On-Call

Purpose of On-Call

  • Goal: Be available and respond to production incidents with appropriate urgency.

  • Responsibilities:

    • Diagnose, mitigate, fix, or escalate incidents.

    • Perform non-urgent production tasks when not handling incidents.


Key Considerations for On-Call

  • Balance: Engineers should not sacrifice health for reliability.

  • Goal: SREs should handle a healthy mix of project work and on-call duties (50% project work is ideal).

  • Psychological Safety: Support systems and escalation procedures must exist to reduce stress.

  • Compensation: Time-off or cash incentives for on-call work to prevent burnout.


Example On-Call Setups

  • Google’s Approach:

    • Training Roadmap: Checklist of focus areas (e.g., monitoring systems, debugging, handling traffic).

    • Deep Dives: Focus on gaining expertise in services.

    • Onboarding: Mentoring, shadowing on-call shifts, and practice with “Wheel of Misfortune” disaster exercises.

    • Playbooks: Documentation to handle alerts and reduce Mean Time to Repair (MTTR).

  • Evernote’s Cloud Migration:

    • Reframing Alerts: Shift focus from infrastructure-level events to user impact (e.g., API responsiveness).

    • On-Call Rotation: Classify events into three categories:

      • P1: Immediate action needed, page on-call.

      • P2: Handle next business day, send email.

      • P3: Informational only.

    • Post-Incident Review: Every P1 and P2 event has a postmortem and continuous improvement cycle.


Managing Pager Load

  • Definition: Number of paging incidents during a shift.

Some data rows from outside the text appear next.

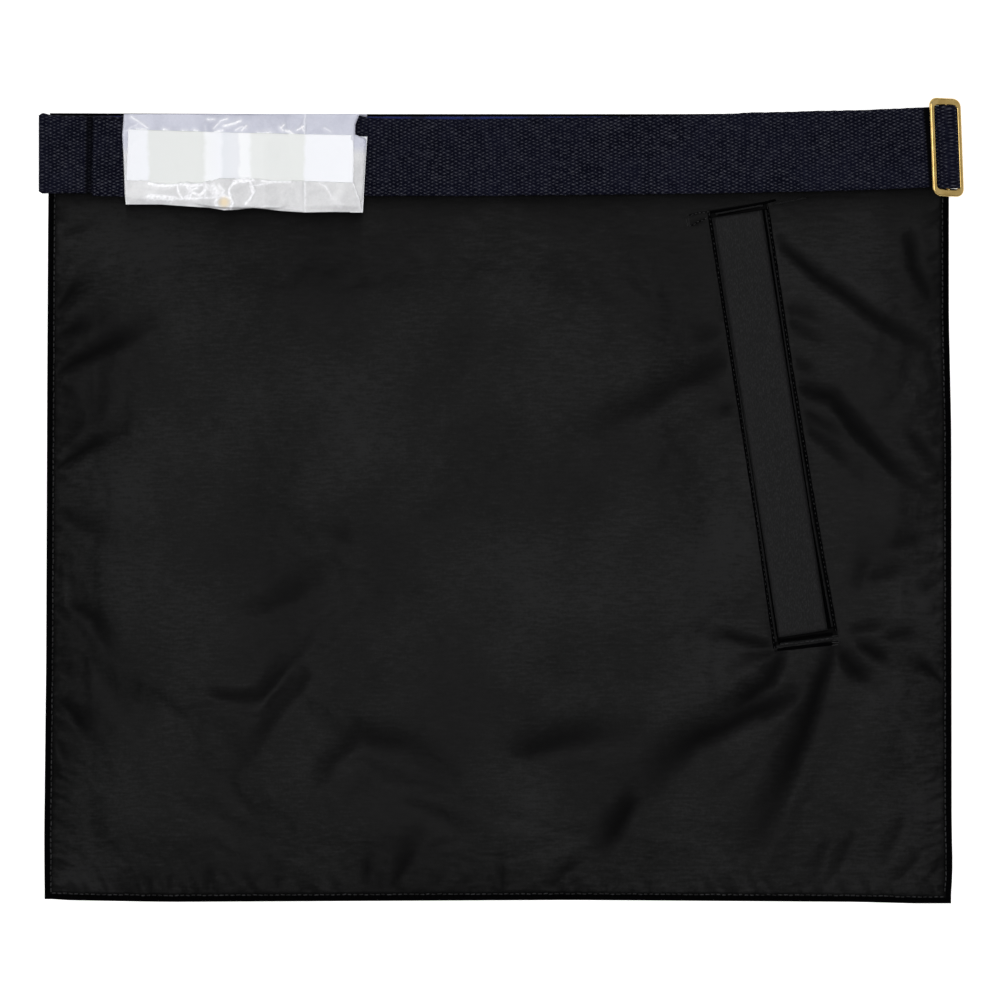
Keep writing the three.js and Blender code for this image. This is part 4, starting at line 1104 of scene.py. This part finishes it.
def finish_lining(shape, points, inset, valley):
    """Hem, seams and small puckers, then the closed underside."""
    places, height = points[:, :2], points[:, 2].copy()
    along, across = pocket_frame(places)
    left, right = seam_offset(along, across, "left_outer"), seam_offset(along, across, "right_outer")
    seam = np.exp(-(((inset - HEM_WIDTH) / (0.8 * MM)) ** 2))
    rim = ease(-inset, -1.2 * MM, 0)
    pucker = noise_at(places, 3.2 * MM) + 0.6 * noise_at(places, 7 * MM, 5)
    near = ease(inset, 0.3 * MM, HEM_WIDTH) * np.exp(-np.maximum(inset - HEM_WIDTH, 0) / (9 * MM))
    height += PUCKER_RISE * pucker * near - HEM_SINK * seam - RIM_DROP * rim
    beside = ease(POCKET_SEAM_HALF * MM - np.abs(along), -1 * MM, 1 * MM)
    for offset in (left, right):
        height -= SEAM_SINK * beside * np.exp(-((offset / (1.1 * MM)) ** 2))
    height = np.maximum(height, LINING_FLOOR + 0.4 * MM)
    place_vertices(shape, np.column_stack([places, height]))
    carry(
        shape, inset=inset / MM, pocket_along=along / MM, left_seam=left / MM, right_seam=right / MM,
        valley=valley)
    border = [edge for edge in shape.edges if edge.is_boundary]
    skirt = bmesh.ops.extrude_edge_only(shape, edges=border)["geom"]
    lowered = [item for item in skirt if isinstance(item, bmesh.types.BMVert)]
    for vertex in lowered:
        vertex.co.z = LINING_FLOOR
    rims = [edge for edge in shape.edges if edge.is_boundary]
    bmesh.ops.contextual_create(shape, geom=rims)
    bmesh.ops.recalc_face_normals(shape, faces=shape.faces)


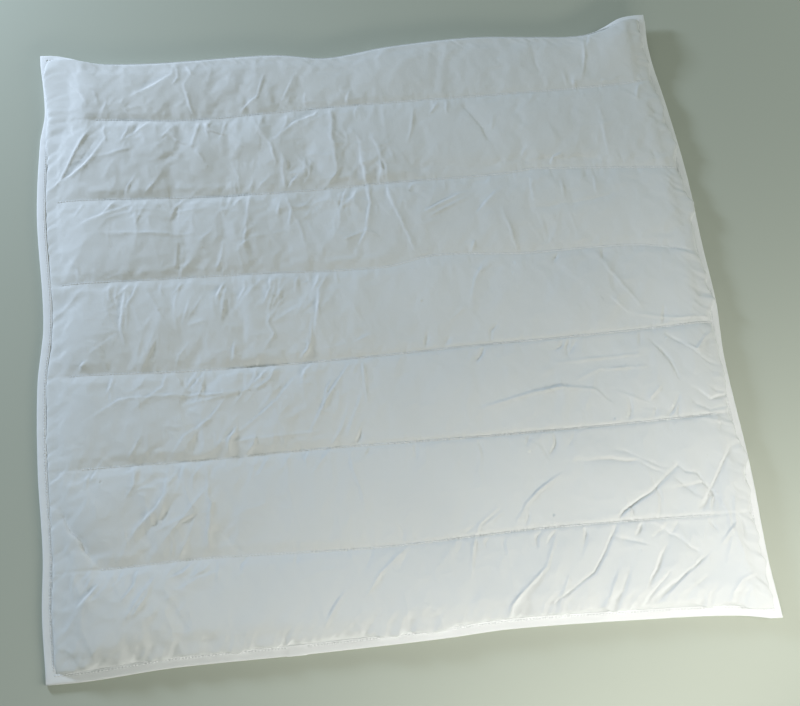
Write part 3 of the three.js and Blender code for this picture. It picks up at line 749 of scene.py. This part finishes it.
def topSurface(x, y):
    px, py = laid(x, y)
    free = ease(fromRim(x, y) / 9.0) * (1 - 0.8 * sewn(x, y, 9.0, 1))
    zone = np.clip(spotSum(px, py, crumpleZones), 0, 1)
    rough = sum(rise * panes(px, py, *layer) for rise, *layer in paneLayers)
    rough = rough + 0.5 * crumple(px, py, 30.0, 23)
    fine = panes(px, py, *finePanes)
    rough = free * ((0.2 + 0.8 * zone) * rough + (0.3 + 0.3 * zone) * fine)
    surface = np.stack([px, py, baseHeight(x, y) + rough], axis=2)
    step = body["finer"]
    cx, cy = x[::step, ::step], y[::step, ::step]
    held = (fromRim(cx, cy) < 0.1) | (sewn(cx, cy, 4.0, 1) > 0.6)
    moved = doubled(doubled(settleCover(surface[::step, ::step].copy(), held)))
    share = (0.2 + 0.35 * zone) * (1 - 0.6 * crispSeam(px, py))
    share = share * (1 - 0.6 * sewn(x, y, 14.0, 1))
    surface = surface + moved * share[..., None]
    surface[..., 2] += free * creaseRise(px, py) + puckers(x, y)
    weight = 1 / (np.stack([x - inner, outer - x, y - inner, outer - y]) + 2) ** 2
    weight = weight / weight.sum(axis=0)
    left = spotSum(px, py, [rolled["left"]])
    far = spotSum(px, py, [rolled["far"]])
    roll = weight[0] * left + weight[3] * (0.6 * left + far)
    uneven = sum(rise * perlin(x, y, *wave) for rise, *wave in overhanging["waves"])
    uneven = overhanging["mean"] + uneven * (1 - overhanging["evenLeft"] * weight[0])
    drawnIn = overhanging["atSeam"] + overhanging["between"] * np.abs(np.sin(math.pi * y / pitch))
    uneven = uneven * (1 + (drawnIn - 1) * weight[1])
    uneven = np.clip(uneven, overhanging["least"], overhanging["most"])
    out = np.tensordot(body["overhang"], weight, 1) * uneven + roll
    bulge = out * np.sin(math.pi * np.clip(fromRim(x, y) / (12 + 0.8 * roll), 0, 1))
    across, away = weight[1] - weight[0], weight[3] - weight[2]
    size = np.maximum(np.hypot(across, away), 1e-6)
    surface[..., 0] += bulge * across / size
    surface[..., 1] += bulge * away / size
    return surface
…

  • Techniques to Manage Pager Load:

    • Ensure only actionable issues trigger pages.

    • Use automation for routine fixes or escalate lower-priority issues to tickets.

    • Focus on high signal-to-noise ratio for alerts.

  • Appropriate Response Times:

    • Critical (5 min): Requires immediate action (e.g., revenue-impacting outages).

    • Moderate (30 min): Less critical issues.

    • Low (during work hours): Non-urgent tasks like pre-launch backups.


Reducing Pager Load

  • Identifying Causes:

    • Existing production bugs.

    • New bugs introduced into production.

    • Alerting thresholds and human processes.

  • Strategies:

    • Fix existing bugs before releasing new features.

    • Automate production changes to reduce human error.

    • Rollback strategy: Detect, rollback, fix, and reintroduce fixes.


Best Practices for Alerts

  • Alerts should be immediately actionable and not overwhelm engineers.

  • SLO-based alerts: Only page when error budget is burned.

  • Team Review: Alerts should be thoroughly reviewed and tested in production before implementation.


Rigor of Follow-Up

  • Root Cause Analysis:

    • Identify and prevent repeat incidents.

    • Focus on improving systems, not just patching immediate bugs.

  • Systemic Fixes:

    • Aim for systemic improvements (e.g., automation, better monitoring).


On-Call Flexibility

  • Shift Length: 12-hour shifts are preferred for sustainable on-call work.

  • Flexibility: Accommodate personal life changes (e.g., part-time, temporary breaks).

  • Automated Scheduling: Use automated tools to handle complex schedules fairly.


Team Dynamics

  • Building Positive Relations:

    • Encourage team bonding (e.g., offsite activities, lunches).

    • Co-locate on-call teams to foster collaboration.

  • Empowerment:

    • SRE Ownership: Make SREs responsible for site reliability, working alongside feature developers.


Conclusion

  • On-call is critical to site reliability but must be structured to prevent burnout and foster team collaboration.

  • Systematic improvement in on-call processes and team dynamics leads to healthier, more effective teams.